Por outro lado, a classe média e os trabalhadores viram os preços de bens essenciais dispararem, especialmente alimentos, combustíveis e aluguel. O aumento da inflação corroeu o poder de compra da população, evidenciando mais uma vez que a criação de dinheiro beneficia uns antes de prejudicar outros.
As Lições do Efeito Cantillon
O Efeito Cantillon é uma realidade em qualquer sistema onde há emissão de moeda e expansão do crédito. Ele demonstra que a política monetária não é neutra: quem está mais próximo da fonte de dinheiro se beneficia, enquanto os mais distantes sofrem as consequências da inflação.
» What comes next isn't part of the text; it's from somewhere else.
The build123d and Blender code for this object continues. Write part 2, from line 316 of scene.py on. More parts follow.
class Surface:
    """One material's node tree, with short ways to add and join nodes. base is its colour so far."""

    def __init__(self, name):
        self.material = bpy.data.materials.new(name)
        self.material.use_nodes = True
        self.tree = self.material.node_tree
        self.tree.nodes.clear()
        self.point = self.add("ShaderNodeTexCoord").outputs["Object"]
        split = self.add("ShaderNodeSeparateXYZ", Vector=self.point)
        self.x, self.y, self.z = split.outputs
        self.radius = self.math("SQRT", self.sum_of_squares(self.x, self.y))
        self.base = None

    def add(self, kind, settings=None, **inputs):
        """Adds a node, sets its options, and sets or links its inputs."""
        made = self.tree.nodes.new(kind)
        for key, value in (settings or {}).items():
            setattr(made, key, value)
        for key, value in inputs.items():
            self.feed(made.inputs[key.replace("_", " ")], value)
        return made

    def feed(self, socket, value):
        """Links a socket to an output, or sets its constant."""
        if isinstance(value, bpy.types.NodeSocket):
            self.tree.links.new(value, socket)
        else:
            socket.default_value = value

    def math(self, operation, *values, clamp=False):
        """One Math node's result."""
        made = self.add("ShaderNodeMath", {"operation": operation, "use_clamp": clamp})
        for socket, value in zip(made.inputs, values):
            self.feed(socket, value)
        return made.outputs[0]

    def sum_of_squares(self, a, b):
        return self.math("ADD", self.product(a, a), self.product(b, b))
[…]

Para investidores, compreender esse fenômeno é essencial para proteger seu patrimônio. Em períodos de política monetária expansionista, ativos escassos como ouro, imóveis e ações costumam ser refúgios contra a perda de valor da moeda. Já para a população em geral, a lição é clara: quando há expansão monetária, é preciso estar atento, pois quem recebe o dinheiro novo por último sempre paga a conta.
Em tempos de impressão de dinheiro e estímulos econômicos, é fundamental entender que a inflação não é apenas um número no boletim do IBGE, mas um mecanismo de redistribuição de riqueza muitas vezes invisível para a maioria da população.